The tournament is organized by the Tennis Club Lillois Lille Métropole (TCLLM) and played in March at the Complexe Tennistique Marcel Bernard, on indoor hard courts. Prices very between €0 and €15. By public transit: metro ligne 1 station "CHR Oscar Lambret" then bus ligne 10 stop « Rue de Londres » (or 15 minutes by foot).
For more info, check out Play In Challenger and Tennis Club Lillois Lille Métropole official websites.

Marcel Bernard, the unlikely Roland Garros winner

Marcel Bernard, born in La Madeleine near Lille in 1914, was the first French player to win the French Open after World War II, in 1946, but he should never have won...

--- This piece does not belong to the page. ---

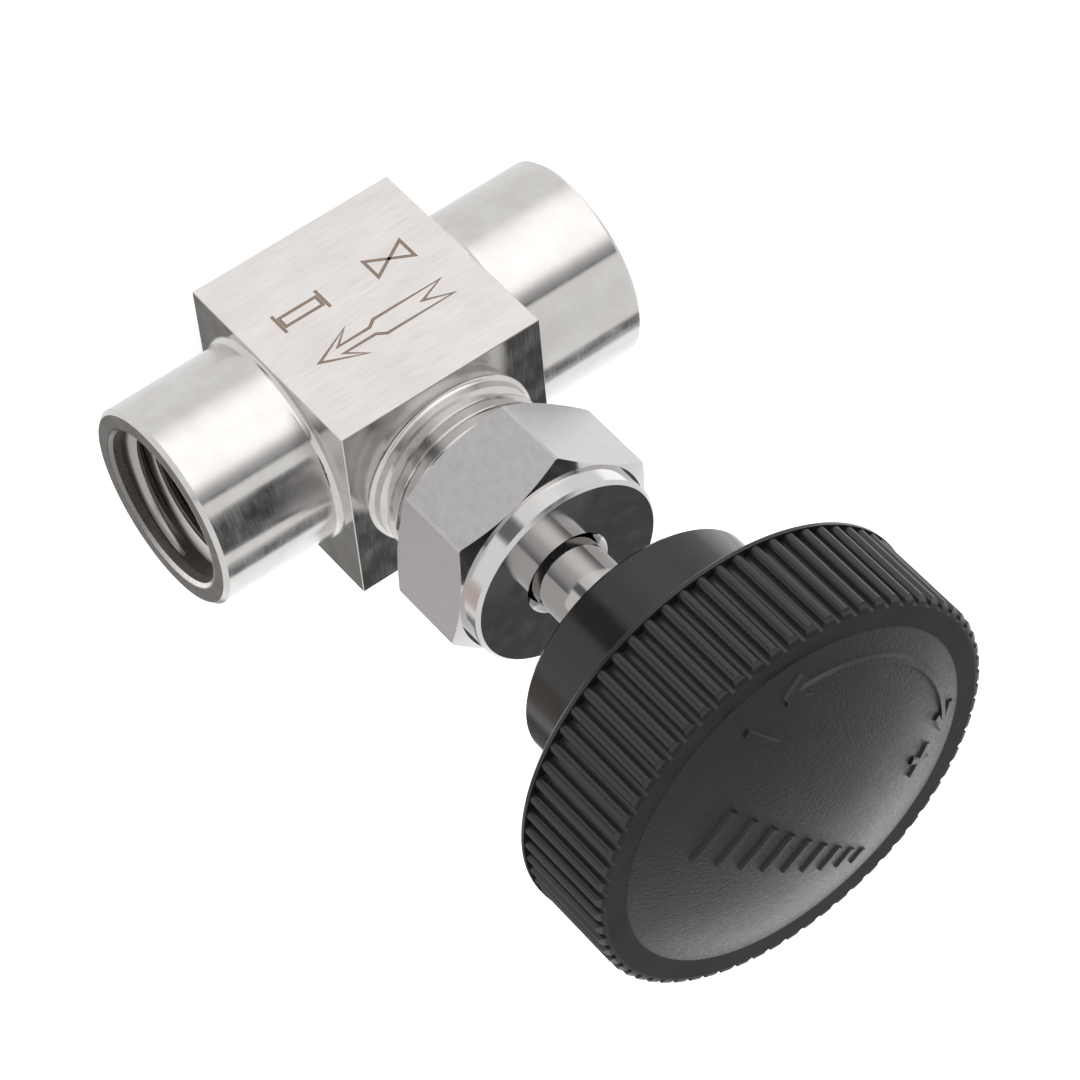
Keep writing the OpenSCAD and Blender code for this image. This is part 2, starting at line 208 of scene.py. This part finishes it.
def body_material():
    """Machined stainless: a brushed front, turned ports and bonnet, satin sides."""
    s = Shader("body_steel")
    x, y, z = s.split(s.place)
    along = s.math("ABSOLUTE", x)
    front = s.ramp(s.split(s.node("NewGeometry").outputs["Normal"])[1], -0.90, -0.985)
    brushed = s.math("MULTIPLY", front, s.ramp(along, BLOCK_END + 0.3 * MM, BLOCK_END + 0.1 * MM))

    # long fine lines across the front face
    lines = s.noise(s.combine(s.math("MULTIPLY", x, 60.0), 0.0, s.math("MULTIPLY", z, 1500.0)),
                    6.0, detail=6.0, roughness=0.62)
    patches = s.noise(s.combine(s.math("MULTIPLY", x, 90.0), y, s.math("MULTIPLY", z, 260.0)), 1.6)

    # tool marks round the port axis
    port_y, port_z = y, s.math("SUBTRACT", z, PORT_Z)
    angle = s.math("ARCTAN2", port_z, port_y)
    turned = s.noise(s.combine(s.math("MULTIPLY", x, 2600.0), s.math("MULTIPLY", angle, 2.0), 0.0),
                     3.0, detail=5.0, roughness=0.6)
    smear = s.noise(s.evenly(500.0), 1.0, detail=4.0)

    # the inside of the ports: darker, browner thread roots, a rough mouth, and painted light: the
    # upper walls painted lighter and the lower walls painted darker, as if lit and shaded
    port_radius = s.length(port_y, port_z)
    in_port = s.math("MULTIPLY", s.ramp(port_radius, 7.0 * MM, 6.9 * MM),
                     s.ramp(along, BLOCK_END + 0.2 * MM, BLOCK_END + 0.5 * MM))
    groove = s.math("MULTIPLY", in_port, s.ramp(port_radius, 6.3 * MM, 6.5 * MM))
    mouth = s.ramp(along, PORT_END - THREAD_START, PORT_END - 0.9 * THREAD_START)
    streaks = s.noise(s.combine(s.math("MULTIPLY", angle, 9.0), x, 0.0), 3.0, detail=5.0)
    # painted light: 1 on the upper walls of the port, painted lighter as if lit, 0 on the lower
    # walls, painted darker as if shaded
    painted_lit_upper_side = s.ramp(port_z, -5.0 * MM, 4.0 * MM)

    # the outside of the ports, past the fillet at the block
    outside = s.math("MULTIPLY", s.ramp(port_radius, 8.0 * MM, 8.2 * MM),
                     s.ramp(along, BLOCK_END + 0.4 * MM, BLOCK_END + 0.8 * MM))

    bright = s.mix(s.ramp(patches, 0.3, 0.75), colour(0.68, 0.655, 0.64), colour(0.74, 0.72, 0.705))
    bright = s.mix(s.ramp(lines, 0.4, 0.7, 0.0, 0.4), bright, colour(0.52, 0.49, 0.475))
    plain = s.mix(s.ramp(smear, 0.3, 0.7), colour(0.59, 0.575, 0.565), colour(0.65, 0.64, 0.63))
    # painted light and shade: the ridges, the thread roots and the mouth band are painted near
    # white on the upper walls and dark on the lower walls
    ridges = s.mix(painted_lit_upper_side, colour(0.4, 0.385, 0.375), colour(0.8, 0.78, 0.77))
    roots_with_painted_light = s.mix(painted_lit_upper_side, colour(0.18, 0.15, 0.125), colour(0.48, 0.44, 0.41))
    band = s.mix(painted_lit_upper_side, colour(0.24, 0.23, 0.22), colour(0.95, 0.93, 0.91))
    band = s.mix(s.ramp(streaks, 0.35, 0.75, 0.0, 0.35), band, colour(0.16, 0.15, 0.145))
    metal = s.mix(brushed, plain, bright)
    metal = s.mix(in_port, metal, ridges)
    metal = s.mix(groove, metal, roots_with_painted_light)
    metal = s.mix(s.math("MULTIPLY", in_port, mouth), metal, band)

    rough_front = s.ramp(lines, 0.2, 0.8, 0.34, 0.5)
    rough_plain = s.math("ADD", s.ramp(smear, 0.2, 0.8, 0.09, 0.17),
                         s.math("ADD", s.math("MULTIPLY", in_port, 0.16),
                                s.ramp(turned, 0.4, 0.7, 0.0, 0.05)))
    rough_plain = s.math("MULTIPLY_ADD", outside, 0.05, rough_plain)
    # the lathe's rings spread a reflection along the port
    s.set(Metallic=1.0, Base_Color=metal, Roughness=s.blend(brushed, rough_plain, rough_front),
          Anisotropic=s.math("MULTIPLY", outside, 0.9), Tangent=s.combine(1.0, 0.0, 0.0))
    scratched = s.bump(s.math("MULTIPLY", lines, brushed), 0.012 * MM, 0.6)
    s.join(s.bump(s.math("MULTIPLY", turned, s.rest(brushed)), 0.007 * MM, 0.6, scratched),
           s.normal)
    return s.material


def nut_material():
    """Drawn hexagon bar with satin flats and a bright turned collar and faces."""
    s = Shader("nut_steel")
    x, y, z = s.split(s.place)
    nz = s.split(s.node("NewGeometry").outputs["Normal"])[2]
    flats = s.math("MULTIPLY", s.ramp(s.math("ABSOLUTE", nz), 0.12, 0.05),
                   s.ramp(s.length(x, y), COLLAR_R, COLLAR_R + 0.05 * MM))
    drawn = s.noise(s.spread(900.0, 900.0, 450.0), 2.2, detail=6.0, roughness=0.7)
    spots = s.noise(s.spread(700.0, 700.0, 500.0), 1.2, detail=5.0)
    rings = s.noise(around_z(s, 2600.0, 1.5), 3.0, detail=4.0)
    satin = s.mix(s.ramp(drawn, 0.3, 0.7), colour(0.47, 0.455, 0.465), colour(0.52, 0.51, 0.52))
    satin = s.mix(s.ramp(spots, 0.55, 0.8, 0.0, 0.4), satin, colour(0.4, 0.38, 0.38))
    polish = colour(0.62, 0.612, 0.608)
    s.set(Metallic=1.0, Base_Color=s.mix(flats, polish, satin),
          Roughness=s.blend(flats, s.ramp(spots, 0.2, 0.8, 0.07, 0.14),
                            s.ramp(drawn, 0.2, 0.8, 0.26, 0.4)))
    grain = s.bump(s.math("MULTIPLY", drawn, flats), 0.01 * MM, 0.5)
    s.join(s.bump(s.math("MULTIPLY", rings, s.rest(flats)), 0.003 * MM, 0.5, grain), s.normal)
    return s.material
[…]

He made his Grand Slam debut aged just 17 at Roland Garros in 1931, where he lost in the third round to Fred Perry. In 1932 Bernard lost in the semis to Henri Cochet. He made the quarters in 1933 and 1935 and in 1936 lost in the semis to Gottfried von Cramm. Then War broke out. By the time the 1946 French Open came around Bernard was 32, out of form, and just wanted to enjoy himself so he had planned to only play mixed and mens doubles. When his mixed partner Margaret Osborne decides to withdraw from the mixed doubles to focus on the singles, the tournament referee convinces Bernard to enter the singles competition. He beats Pancho Segura and Budge Patty to reach the semifinals where he defeats Yvon Petra in five sets before coming from two sets to love down to beat Jaroslav Drobny in the final. He then wins the doubles with Petra.